Si des dérogations à certains droits fondamentaux sont tolérées dans le cadre de l’état d’urgence, d’autres droits sont considérés comme intangibles et inaliénables. Il en va ainsi du principe de non-discrimination : or, selon le dernier rapport d’Amnesty International, la mise en œuvre de l’état d’urgence depuis novembre 2015 a conduit à des violations répétées de ce droit.
Un arsenal antiterroriste modifié en 48h
Plus grave encore, la loi votée par le Parlement dans des conditions ne laissant pas place à un débat démocratique éclairé, intègre des amendements proposés par le Sénat, qui vont beaucoup plus loin que le seul renouvellement de l’état d’urgence : elle modifie de façon substantielle la procédure pénale, le droit pénal ainsi que la loi sur le renseignement.

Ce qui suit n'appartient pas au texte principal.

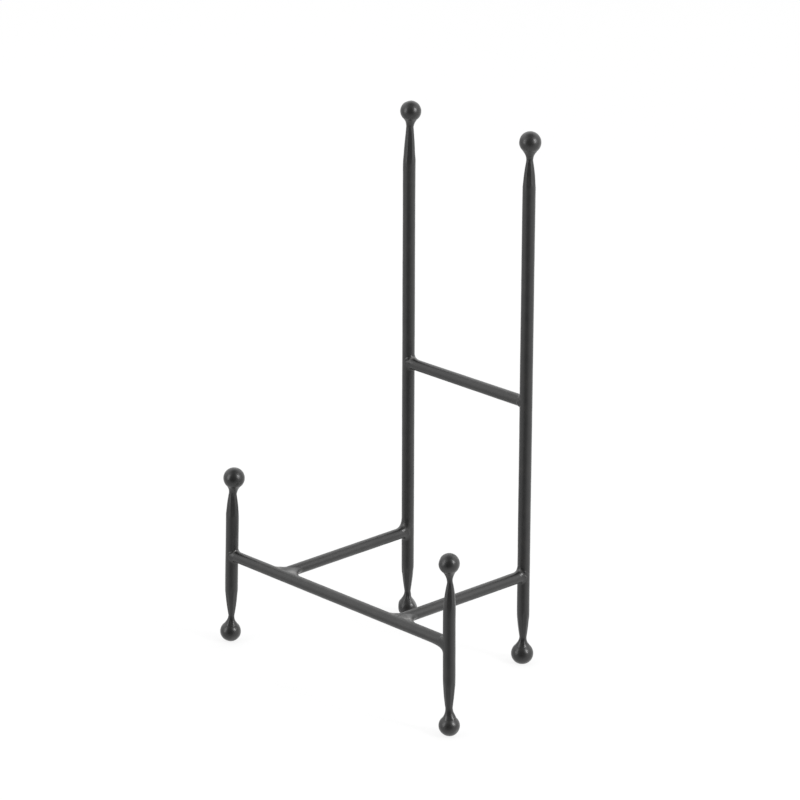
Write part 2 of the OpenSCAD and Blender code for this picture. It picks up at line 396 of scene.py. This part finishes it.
def along_line(line, point):
    """Distance from the start of a line to the foot of the perpendicular from a point."""
    return float((point - line[0]) @ unit(line[1] - line[0]))


def crossing(line, other):
    """The point of a line that is nearest to another line."""
    u, v = unit(line[1] - line[0]), unit(other[1] - other[0])
    w = line[0] - other[0]
    b = u @ v
    return line[0] + u * (b * (v @ w) - u @ w) / (1 - b * b)


# ---- Uneven surfaces --------------------------------------------------------------------------------

def seed_of(name):
    """A seed that stays the same for a piece's name in every run."""
    return zlib.crc32(name.encode())


def waves(name, count, turns, length):
    """Smooth unevenness over the angle around a rod and the distance along it, about -1 to 1. It closes
    up around the rod. turns is the most waves around it, and length the shortest wave along it."""
    rng = np.random.default_rng(seed_of(name))
    around = rng.integers(0, turns + 1, count)
    along = rng.uniform(-1, 1, count) * 2 * np.pi / length
    phase = rng.uniform(0, 2 * np.pi, count)

    def field(angle, distance):
        total = 0
        for m, k, p in zip(around, along, phase):
            total = total + np.cos(m * angle + k * distance + p)
        return total / np.sqrt(count * 2)

    return field


def unevenness(rod):
    """A rod's unevenness in mm, over the angle around it and the distance along it."""
    slow = waves(rod + "_slow", *SLOW_WAVES)
    quick = waves(rod + "_quick", *QUICK_WAVES)

    def height(angle, distance):
        return ROD_WAVE * slow(angle, distance) + QUICK_SHARE * ROD_WAVE * quick(angle, distance)

    return height


def positive(x, soft):
    """x where it is above 0, else 0, with the corner rounded over plus or minus soft."""
    rounded = (x + soft) ** 2 / (4 * soft)
    return np.where(x > soft, x, np.where(x < -soft, 0, rounded))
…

Elle modifie également la loi adoptée le 3 juin 2016, renforçant la lutte contre le crime organisé et le terrorisme, pour revenir sous le coup de l’émotion, sur des débats révolus. Cela, sans étude d’impact, ni exposé des motifs, ni même explication.
Quelques exemples :
extension de 1 à 3 mois des assignations administratives à résidence de personnes qui reviennent d’un pays en guerre mais contre lesquelles il n’existe pas suffisamment de preuve pour ouvrir une enquête,
aménagements de peines rendus plus difficiles voire impossibles, et aggravation de ces peines, pour toute personne condamnée pour des actes de terrorisme, y compris les mineurs,
extension de la possibilité de recueillir directement sur tous les réseaux de communication électronique, les données de personnes « susceptibles d’être en lien avec une menace ».
Les définitions sont de plus en plus floues, les motifs de mise en œuvre d’une justice préventive de plus en plus larges. Seule la proposition de rétention de sureté a été écartée, mais jusqu’à quand ? L’état d’urgence devrait rester l’ultime recours, être absolument nécessaire et démontrer son efficacité. L’état d’urgence devrait être temporaire et, en aucun cas, ne devrait servir de tremplin pour justifier l’altération, en toute hâte et sans réel débat démocratique, de notre état de droit.